Our city floods and from all across Houston we reach out and support people in their time of need. Our schools send buses and provide assistance to families. This is wonderful and we should all be proud of our great city. 

BUT what did the students return to today? Another round of MOCK STAAR tests. Even the second graders in many schools took THIRD GRADE practice STAAR tests over material they have not yet been taught. Our children needed a safe place to learn today, a return to normalcy but what they got was more testing. If our schools operated on a community schools model, we would be teaching the whole child and our children would not be reduced to a data set. The stakes are TOO HIGH when the performance of our children on a single test drowns out reason. ENOUGH!

OPT OUT HOUSE MEETINGS:
 If you or a friend is thinking about opting out of the STAAR, there are upcoming house meetings this you can attend.

SAVE THE DATES: Our May meeting has been moved to May 21. We hope to see you at Resurrection Community Church at 2025 W 11th12:30-2pm.
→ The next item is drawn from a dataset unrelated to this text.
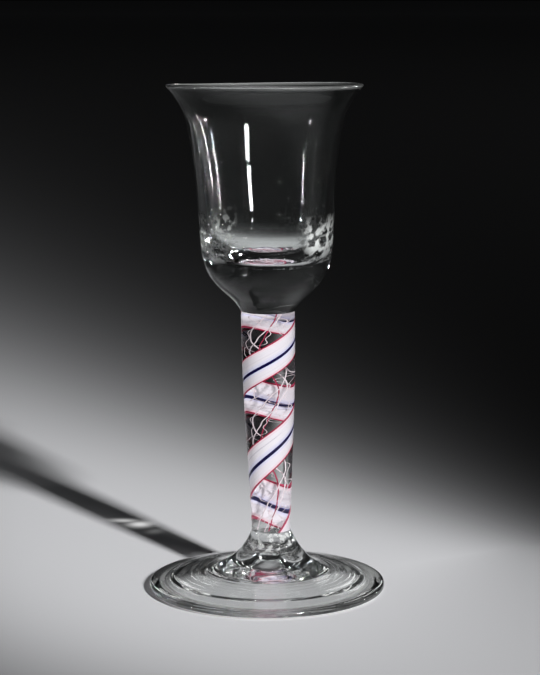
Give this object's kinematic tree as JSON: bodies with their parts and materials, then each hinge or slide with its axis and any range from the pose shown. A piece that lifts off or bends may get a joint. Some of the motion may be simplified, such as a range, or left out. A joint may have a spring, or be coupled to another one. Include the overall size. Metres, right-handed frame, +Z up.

We will be providing support to parents who are navigating the Grade Placement Committee Process (GPC), including parents of students whose children have failed the STAAR in 5th and 8th grade. 

SUPPORT OPT OUT AND CVPEDonate to CVPE to support purchases of supplies for the OPT OUT Academy and to help CVPE raise funds for a part-time staffperson to promote quality education for children in EVERY neighborhood.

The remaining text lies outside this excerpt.